The surfaces of most tent floors, bivy sacks, and inflatable sleeping pads are relatively slick. Even a slightly inclined campsite can result in the pad sliding around during the night. Placing the Thinlight between the tent floor and the sleeping pad is a simple and foolproof way to completely eliminate the pad slip problem. The stuff acts like sleeping pad cement.

But there’s no need to use an entire Thinlight foam pad for this purpose. You can cut a small portion of one, say torso-sized, and lay it under an inflatable sleeping pad to prevent it from sliding on your tent floor. If you look at the specs, you’ll see that the Thinlight is shorter and narrower than most regular sized inflatable pads as well, because most people trim them for different applications before use.

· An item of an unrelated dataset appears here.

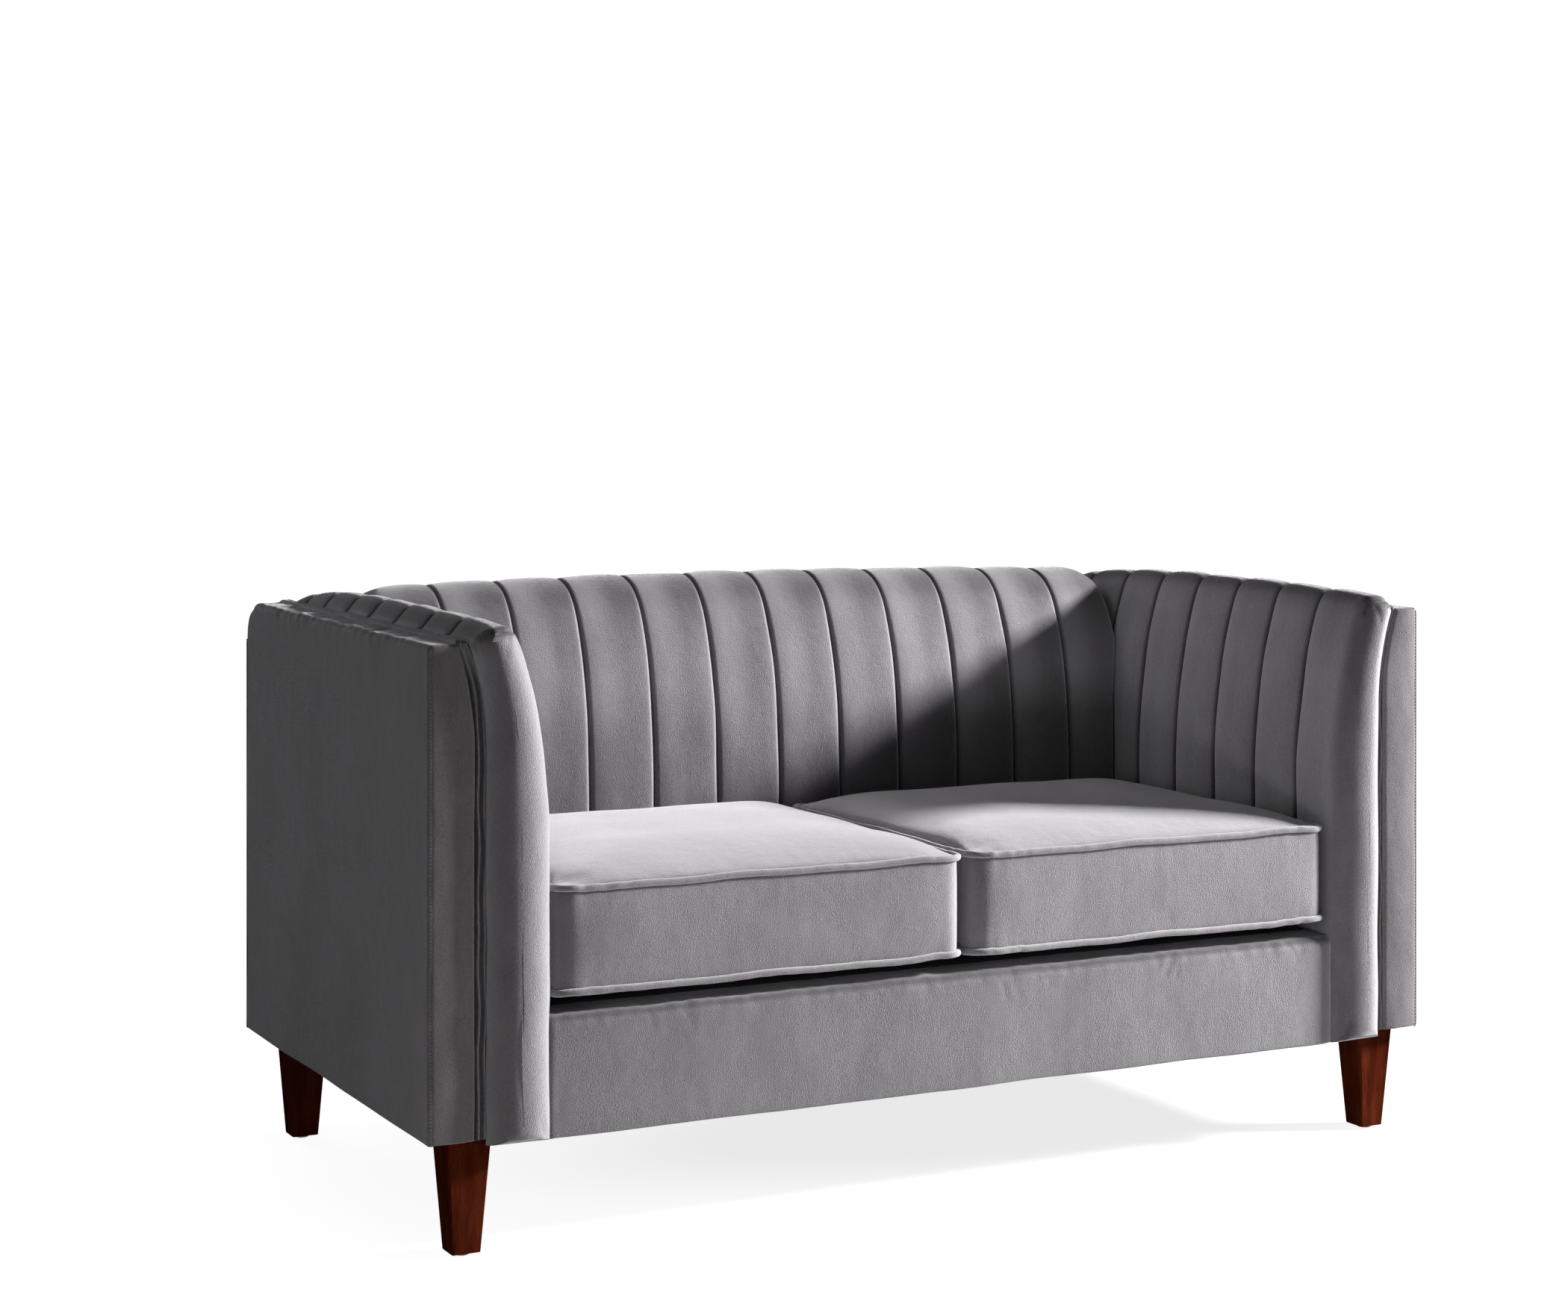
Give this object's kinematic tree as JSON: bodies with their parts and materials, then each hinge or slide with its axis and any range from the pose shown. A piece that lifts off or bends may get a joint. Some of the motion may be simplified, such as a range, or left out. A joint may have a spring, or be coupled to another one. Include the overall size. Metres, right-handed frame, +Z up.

Another common method of preventing pad slip is to apply dots or lines of seam sealer to either the tent floor or the bottom of the inflatable pad. Compared to the Thinlight, this is messy and time-consuming and must be repeated with every new tent or pad purchase. It also doesn’t exactly help the resale value of those items.

Foam pad to prevent sleeping pad slippage
Most backpackers cut down a Thinlight pad for specific applications. For example, Philip uses this 1.3 oz torso sized piece under an inflatable pad to prevent pad slip, as well as a sit pad.

Other Uses

As a closed-cell foam pad, the Thinlight has a variety of other common uses. Many backpackers use a Thinlight as puncture protection when placed under an inflatable sleeping pad. It also makes a handy sit pad. If you fold it over on itself a few times, the Thinlight also makes a passible pack frame, especially if your backpack has an external pad sleeve, like the ones found on many Gossamer Gear backpacks, like the Mariposa 60 or the Gorilla 40.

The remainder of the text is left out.